The neocons believe that the world exists for their benefit and their benefit alone, and damn everyone else. It's no different from what the Nazis believed, or the assorted emperors and monarchists before them, or the Roman emperors before them, or at any given time in the history of the East. The thinking of the Enlightenment is the greatest threat to their ambitions, because the difference between neocon self-interest and enlightened self-interest is the idea that others have the right to self-interest also. The Enlightenment and it's heir, American Revolution (as flawed as it was because of slavery), did a huge amount of damage to the idea that one class of people was simply superior to others, and the success of the New Deal, to many of our American fascists at the time, must have seemed like the final nail in the coffin. But people who think they are better than everyone else never give up, they exist in every generation, and we have to always guard against them. We progressives build communities for the purpose of counteracting the darker side of human behavior, the neocons and their ilk build systems that embrace and celebrate it. That is one of the primary differences between "us" and "them".
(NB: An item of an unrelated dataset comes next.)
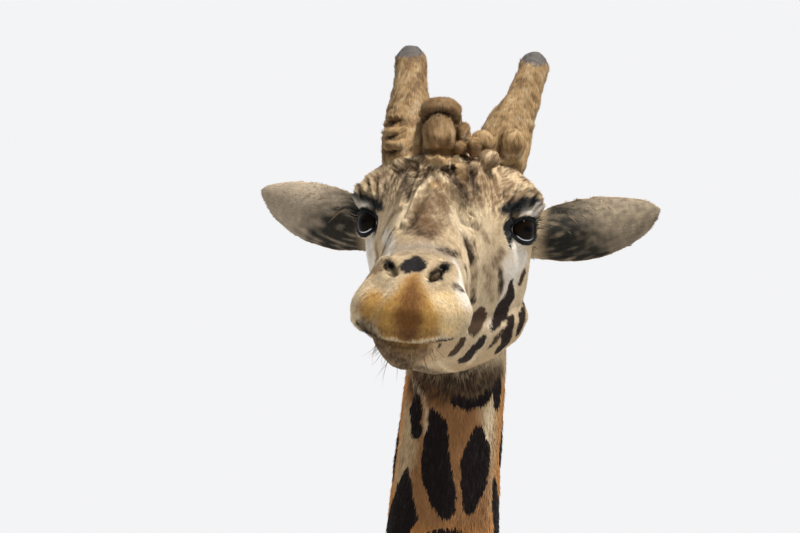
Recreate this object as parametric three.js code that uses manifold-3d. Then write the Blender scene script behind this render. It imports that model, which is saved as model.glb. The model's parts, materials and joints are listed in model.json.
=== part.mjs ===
// Adult bull giraffe, standing, life size. Millimetres, +Z up, feet on z = 0.
// The animal faces -Y and its left side is +X. The origin is on the floor under the middle of
// its bounding box. Places on the body are written (x, forward, z), with forward = -Y.
// The flesh is lofted whole, then parted into named pieces by thin flat cuts.
import * as THREE from "three";
import { mergeVertices } from "three/addons/utils/BufferGeometryUtils.js";
import Module from "manifold-3d";

const wasm = await Module();
wasm.setup();

// ---------------------------------------------------------------- driving dimensions
const CUT = 0.6; // width of the cuts between pieces of flesh
const GAP = 0.4; // clearance round a piece that is set on or into the flesh
const REACH = 8000; // size of the blocks that stand for half spaces

const EYE_HEIGHT = 4880;
const EYE_FORWARD = 1570;
const EYE_OFFSET = 30; // the neck leans a little to the animal's left
const HEAD_DIP = 17; // degrees that the face points below level
const HEAD_TURN = 6; // degrees that the face turns to the animal's right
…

Marx wrote about this class struggle as well, and if you understand the working conditions of Europeans at the time he wrote his manifesto, you can see why he believed what he believed (likewise, if you understand the world Ayn Rand grew up in, you can understand why she wrote her objectivist novels). But Marx's vision of a "worker's paradise" failed because in the end it became nothing more than just another tool for a few people to grab power; Communism became very quickly about the Communist Party, in other words, just a different set of "them". What our Founding Fathers did in designing our government was to establish a system where it would take overwhelming popular support to take control of the government: not just the checks and balances in the system, but the idea that the government exists to protect the rights of all of its citizens, even (and especially) those in the minority. I'm not saying we have always lived up to those standards, because we haven't. The American Revolution is an ongoing thing, and it takes time to go against millenia of human nature.
The neocons and the GOP leadership don't seem to understand that by rejecting the idea of minority rights, by "going nuclear", and breaking the rules for their own short-term benefit, they sow the seeds of their own destruction. Should they lose power they will be subject to the same precedents that they are setting now. Again, this is nothing new:
- The Roman Republic had no written constitution but was, rather, a system of agreed-upon procedures crystallized by tradition (the mos maiorum, "the way of our ancestors"). Administration was carried out by (mostly) annually elected officials, answerable to the senate (a senior council, but with no legislative powers) and the people (who, when constituted into voting assemblies, were the sovereign body of the state). Precedent prescribed procedure and consensus set the parameters for acceptable behavior. Near the end of the second century BC, however, the system started to break down. Politicians began to push at the boundaries of acceptable behavior, and in so doing set new and perilous precedents. Violence also entered the arena of domestic politics. (This long process of disintegration, completed a century later by Augustus, has been termed by modern scholars the "Roman Revolution.").
By the time of Caesar's dominance in 49-44 BC the Republic had not been functioning effectively for at least a dozen years, some would argue for longer. Politics had come to be dominated by violence and intimidation; scores were settled with clubs and daggers rather than with speeches and persuasion. Powerful generals at the head of politicized armies extorted from the state more and greater power for themselves and their supporters. When "constitutional" methods proved inadequate, the generals occasionally resorted to open rebellion. Intimidation of the senate through the use of armies camped near Rome or veterans brought to the city to influence the voting assemblies also proved effective and was regularly employed as a political tactic from ca. 100 BC onwards. These generals also used their provincial commands to extract money from the locals as a way of funding their domestic political ambitions. As the conflict in the state wore on, popular assemblies, the only avenue for the passage of binding legislation in the Roman Republic, routinely ended in disorder and rioting.
Like those Roman generals and politicians, the neocons aren't concerned with any future beyond their lifetimes:
Why should I care about history? asks Georg W. Bush,
We'll be dead. Rand wrote that if everyone acted in their own self-interest it would all somehow work out, and the neocons believe that, even if they aren't objectivists. But they and Rand are wrong, just as Marx was wrong to suggest that we could create a classless society through a dictatorship of the masses. I could go one with numerous other examples, but I'm pretty sure you all get the idea.
In the end, the neocons will lose this fight, in part because of the work we do here and now. This is not to say that the world of the future is going to be a Utopian paradise, but whatever form it takes they and their kind won't be participating in it, at least not right away. Like the cockroaches they are, once they are defeated, they'll simply crawl back into the darkness waiting for their next opportunity to return. Our job, in the meantime, is to fight the neocons with every tool at our disposal, and at the same time work to build a world that provides people with the tools they need to improve their own lives, and to provide them with a minimum standard of living so that there is little if any fertile ground for the assorted neocons and theocrats of the future. A world where economic fulfillment takes a back seat to personal fulfillment, where the measure of someone's worth doesn't come from the size of their bank account. A world that belongs, not to them, but to us.